Santana moved to Las Vegas after he began a two-year residency at the Hard Rock’s the Joint in May 2009. The new show, with the elaborate title of “An Intimate Evening with Santana: Greatest Hits Live – Yesterday, Toady and Tomorrow 2012,” is booked for May, early June, September and November.

Bension spelled out the plan for the Santana shows and why the time was right to get into the business that has come to define other Las Vegas venues.

Billboard.Biz: When you create a schedule for something like this, where do you begin and what factors play into when you mount the shows?
Ron Bension: We got a commitment for two years and we worked out a schedule that works within the ebbs and flows of Vegas, conventions mostly. I think we’ve mapped out first 20 months. We’re going up with shows (onsales begin March 3) to the end of this year.

How many shows to start?
First year is a little heavier. We have 45 in the first calendar year.

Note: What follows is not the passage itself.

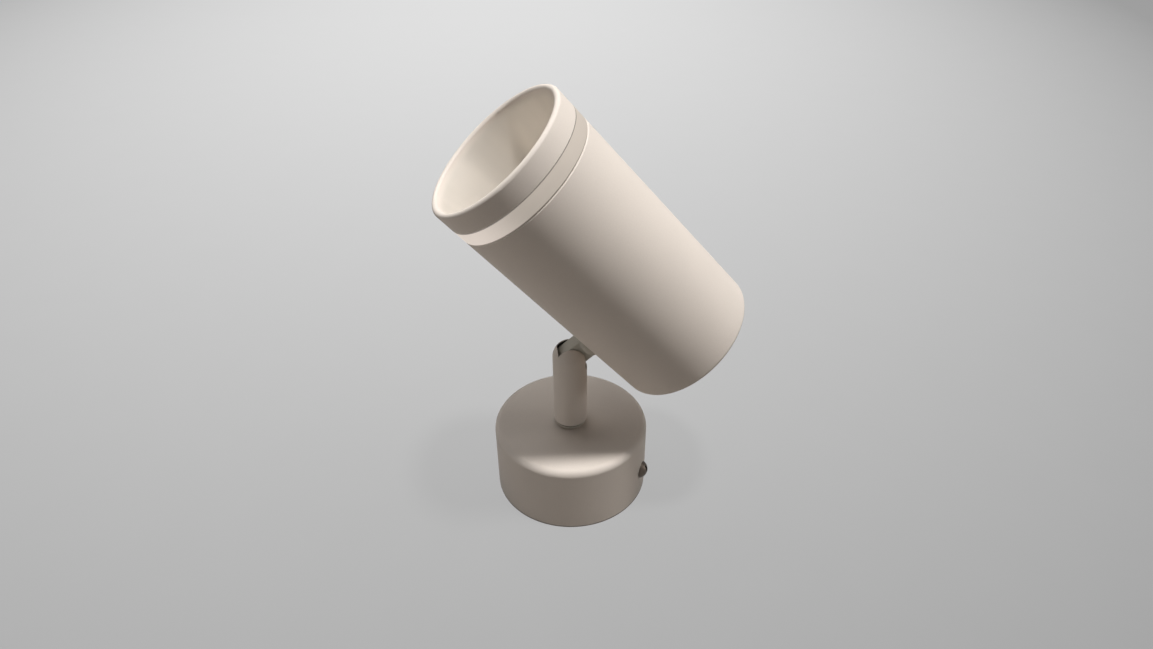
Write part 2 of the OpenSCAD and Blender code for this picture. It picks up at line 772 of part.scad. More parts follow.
// A contact cup stands at the bottom of each pin's pocket
module holder_contacts() {
    color(brass) along_head() for (x = [-1, 1])
        translate([x * pin_pitch / 2, 0, holder_z + holder_len - lamp_pin_len - 1.15])
            cylinder(h = 1, r = lamp_pin_head_d / 2);
}

// The lamp: a straight cap, a bowl that swells to the face, and a shallow recess for the lens
module lamp_body() {
    r = lamp_d / 2;
    cap_r = lamp_cap_d / 2;
    bowl = lamp_len - lamp_cap_len - 3;
    swell = [for (k = [0 : 6]) let (t = k / 6)
        [cap_r + 1.5 + (r - 1 - cap_r - 1.5) * sin(90 * t), lamp_cap_len + bowl * t]];
    color(ceramic) along_head() translate([0, 0, lamp_z]) difference() {
        rotate_extrude() polygon(concat(
            [[0, 0], [cap_r - 0.8, 0], [cap_r, 0.8], [cap_r, lamp_cap_len - 1]], swell,
            [[r, lamp_len - 3], [r, lamp_len - 0.6], [r - 0.6, lamp_len], [0, lamp_len]]));
        translate([0, 0, lamp_len - lens_sink])
            cylinder(h = lens_sink + past, r1 = lens_in_r, r2 = lens_in_r + (lens_sink + past) * lens_flare);
        for (x = [-1, 1]) translate([x * pin_pitch / 2, 0, -past])
            cylinder(h = 3 + past, r = lamp_pin_d / 2 + thread_gap);
    }
}

// The lens sits in the lamp's flared recess, with a low raised ring round its middle
module lamp_lens() {
    lens_t = lens_sink - 1;
    small_r = lens_in_r - slide_gap;
    color(frost) along_head() translate([0, 0, face_z - lens_sink + slide_gap]) {
        cylinder(h = lens_t, r1 = small_r, r2 = small_r + lens_t * lens_flare);
        translate([0, 0, lens_t / 2]) ring(lens_in_r / 2, lens_in_r / 2 - 1.5, lens_t / 2 + 0.5);
    }
}

module lamp_pins() {
    color(brass) along_head() for (x = [-1, 1]) translate([x * pin_pitch / 2, 0, lamp_z]) {
        translate([0, 0, -lamp_pin_len]) cylinder(h = lamp_pin_len + 2.9, r = lamp_pin_d / 2);
        translate([0, 0, -lamp_pin_len]) cylinder(h = 2.6, r = lamp_pin_head_d / 2);
    }
}

// The bezel: a round rim, a glare cone that runs back from it to the lamp's face, and a skirt that
// screws into the housing through the frosted ring, with windows where it passes the ring
module front_bezel() {
    back = head_len - bezel_len;
    rim = rim_w / 2;
    rim_in = head_r - rim_w;
    skirt_r = head_ri - seam_gap;
    skirt_in = skirt_r - skirt_wall;
    skirt_back = body_len - skirt_reach;
    cone_r = lamp_d / 2 - cone_lip;
    cone_back = face_z + 0.3;
    color(paint) along_head() difference() {
        union() {
            rotate_extrude() {
                translate([head_r - rim, head_len - rim]) circle(rim);
                polygon([[rim_in, head_len - rim], [head_r, head_len - rim], [head_r, back],
                         [skirt_in, back], [cone_r + cone_wall, cone_back], [cone_r, cone_back]]);
            }
            translate([0, 0, skirt_back]) ring(skirt_r, skirt_in, back - skirt_back + 0.5);
        }
        for (k = [0 : window_count - 1]) rotate([0, 0, 360 * (k + 0.5) / window_count])
            translate([skirt_in - 0.15, -window_width() / 2, body_len + 0.6])
                cube([skirt_wall + 2, window_width(), ring_len - 1.2]);
    }
}
function window_width() = 2 * (head_ri - 1) * sin(180 / window_count) - window_post;

module frosted_ring() {
    color(frost) along_head() translate([0, 0, body_len + seam_gap])
        ring(head_r, head_ri, ring_len - 2 * seam_gap);
}

module head_lead(side) {
    x = side * way_x;
    inner = side * tube_lead_x;
    top = axis_h - pad_x + sheet_t + washer_t + nut_t + tube_proud;
    back = neck_back - holder_back;
    end_x = axis_h + side * (pin_pitch / 2 - 1.2);
    gate = side * 1.6;
    route = [[x, 0, -2.2], [x, 0, 1.5], [x, 0, 4.3], [inner, 0, 8], [inner, 0, top],
             [inner + 2, gate, top + 1.5], [back - 2.5, gate * 1.2, top + 0.5],
             [back + 3, gate, top - 0.2], [back + 6, gate * 0.8, top + 5],
             [back + 6, gate * 0.4, end_x - 3], [back + 4, 0, end_x], [back + 2, 0, end_x],
             [back - 4, 0, end_x]];
    in_head() lead(route, lead_r, [0, 1, 0], 3);
}

module head_live_lead() {
    color(brown) head_lead(1);
}

module head_neutral_lead() {
    color(blue) head_lead(-1);
}

base_cover();
mounting_bracket();
cover_screws();
terminal_block();
terminal_clamps();
terminal_screws();
block_screw();
earth_screw();
cover_earth_screw();
earth_lugs();
earth_lead();
base_live_lead();
base_neutral_lead();
stem_bush();
stop_pin();
stem();
threaded_tube();
swivel_washer();
stop_washer();
spring_washer();
tube_nuts();
pivot_screw();
tilt_washers();
stem_live_lead();
stem_neutral_lead();
knuckle();
head_housing();
neck_washer();
neck_nut();
holder_bracket();
lampholder();
holder_screws();
holder_contacts();
lamp_body();
lamp_lens();
lamp_pins();
front_bezel();
frosted_ring();
head_live_lead();
head_neutral_lead();
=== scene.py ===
"""Looks of a surface mounted ceiling spotlight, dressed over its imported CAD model.

The frame is the model's own: the origin is the centre of the mounting face, and +Z points to the
head. Sizes are in millimetres here, and a mesh is turned to metres when it is made.
"""
from __future__ import annotations

import logging
import math
from abc import ABC, abstractmethod
from dataclasses import dataclass, field, replace
from enum import Enum
from typing import ClassVar, Optional, Union

import bpy
import numpy as np
from mathutils import Matrix

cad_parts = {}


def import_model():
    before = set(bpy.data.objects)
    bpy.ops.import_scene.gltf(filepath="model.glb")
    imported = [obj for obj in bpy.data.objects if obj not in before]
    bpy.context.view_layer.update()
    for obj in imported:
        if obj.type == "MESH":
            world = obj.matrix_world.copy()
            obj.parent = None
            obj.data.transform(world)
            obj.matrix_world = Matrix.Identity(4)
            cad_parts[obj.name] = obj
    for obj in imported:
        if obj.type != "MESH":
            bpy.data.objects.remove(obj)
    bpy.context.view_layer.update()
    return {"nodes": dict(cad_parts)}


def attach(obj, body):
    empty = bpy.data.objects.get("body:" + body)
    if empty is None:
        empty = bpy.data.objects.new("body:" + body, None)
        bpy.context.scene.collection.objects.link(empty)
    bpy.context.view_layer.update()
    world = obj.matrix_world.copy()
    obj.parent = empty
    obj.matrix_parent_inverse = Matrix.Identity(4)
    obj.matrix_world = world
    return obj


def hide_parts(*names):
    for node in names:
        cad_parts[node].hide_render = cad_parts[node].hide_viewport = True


LOG = logging.getLogger("spotlight")
MM = 0.001
TURN = 2 * math.pi
PHOTO_WIDTH = 1153
# Faces that meet at more than this angle, in degrees, have a sharp edge between them
SHARP = 32
# Faces that meet at less than this angle, in degrees, count as one flat face
FLAT = 0.3
# Steps of a rounded edge, and how strongly large faces set the shading beside it
ROUND_STEPS, FACE_WEIGHT = 3, 80
# Radius of an outer edge up to which it is rubbed the most
RUBBED_R = 0.8
# Least distance between the middles of two faces that is used for how sharp their edge is
LEAST_GAP = 0.05
# Depth of a screw thread, as a share of its pitch
THREAD_DEPTH = 0.54
# Rows of points in one turn of a screw thread, and the fewest that a thread has
THREAD_ROWS = 8


class Body(Enum):
    """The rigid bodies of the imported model."""

    BASE = "base"
    STEM = "stem"
    HEAD = "head"


class Slot(Enum):
    """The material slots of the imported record."""

    PAINT = "sand_paint"
    NYLON = "black_nylon"
    ZINC = "zinc_steel"
    BRONZE = "bronze_steel"
    BRASS = "brass"
    CERAMIC = "white_ceramic"
    LAMP = "lamp_white"
    LENS = "lens_clear"
    FROST = "frosted_acrylic"
    BROWN = "brown_insulation"
    BLUE = "blue_insulation"
    EARTH = "earth_insulation"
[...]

When an act already has a history at another Vegas venue, how do convey to the audience that this is a different experience?
We can’t look at what the other group did. It was totally different show. Couple thousand people come into a room for 5,00 people. It’s not exciting. We really are creating a different experience by creating a totally different vibe with tablecloths, candles, a dancing area. We don’t use the word intimate lightly. This is something you just don’t get that in a big box square theater.

When residencies started, the goal was to get gamblers in, create packages for tourists and build up the rack rates in rooms. Is that still in play?
That all comes with the territory. And we’ll have that because there are customers who want it. They want to get close (to the artist) and have a different experience — celebrate a special night. Come to our venue and we will provide you with a different experience. I don’t think you can say that when you got to some (random) concert.

When you prepare marketing for this, will you go after locals or invest more in getting word out to non-locals?

House of Blues probably draws more than locals that any other venue in the marketplace. It’s because the acts are relevant today to anybody. Because it is a destination venue, we are in the feeder markets — San Diego, Houston, Dallas, Phoenix, Los Angeles, San Francisco.

How long did this take to come together?

We started talking to Carlos…I’m going to say September-ish. We had talked to his agents because we felt House of Blues provided a unique platform. Carlos fell in love with the venue. He walked into that room and said this place is cool; I was right next to him. When you see that, that’s a deal maker. You know they get it. Sure he could go play an amphitheater but this is a different vibe and I think he digs that.

How do you structure the deal? Is it a payday per concert or an overall dollar amount?

It’s a two-year run and we’ll all make a few dollars. It’s good for us because we have other places – the restaurant, the Foundation Room. If you start thinking about the entire evening – you have dinner, you party at the show, then go upstairs and have one of the great nightclub experiences in town. That’s what we want and we think Carlos will help us get there.